I rested my chin on my hand and watched the passing scenery all the way to London. For most of the journey the sky was filled with towering black clouds and from time to time rain smashed against the window. The train seemed to be racing just ahead of a deep, fast-moving depression travelling west to east. Passengers with a raincoat or umbrella stowed on the luggage rack were probably quietly congratulating themselves for their forward thinking.
At Paddington station I stepped down from the train and went and stood on smokers’ corner and smoked a fag in violently gusting wind and bright sunshine. I was headed for a rooftop party. Squinting up between the buildings, I tried to work out whether or not it was going to rain. Black clouds streamed across the London sky like outriders of a marauding army.
I went by underground train from Paddington to Piccadilly Circus. As I trod the steps up to ground level, I saw that the sky was now almost entirely black. Great gusts of wind were knocking young and old off balance. Strange it was, but thrilling, too, to be experiencing wild, open-country weather like this in the heart of the capital. As I walked down Haymarket I fancied that somehow I’d accidentally acquired shamanic powers and had brought the gathering storm to town with me.
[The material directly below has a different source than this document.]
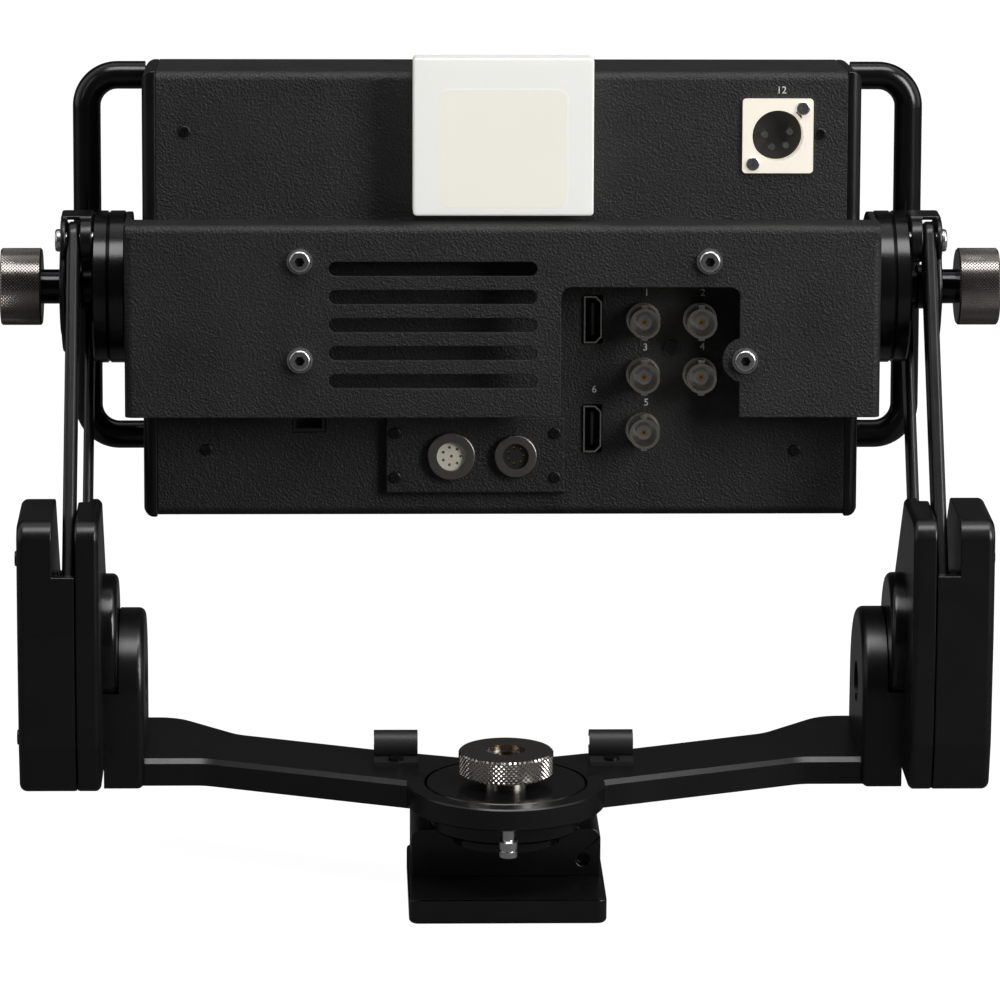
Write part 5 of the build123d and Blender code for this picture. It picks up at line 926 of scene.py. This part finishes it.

As I turned right at the bottom of Haymarket, I felt the first spot of rain on my face. I crossed over the Mall and skirted St James’s Park. Steady rain was now pattering on the leaves of the plane trees along Horseguards Road. I had no umbrella. No raincoat. I hoped to make it across to Birdcage Walk before seeking shelter. But before I’d reached the war memorial half-way across, someone opened a celestial stop-cock and the rain accelerated to a thunderous deluge.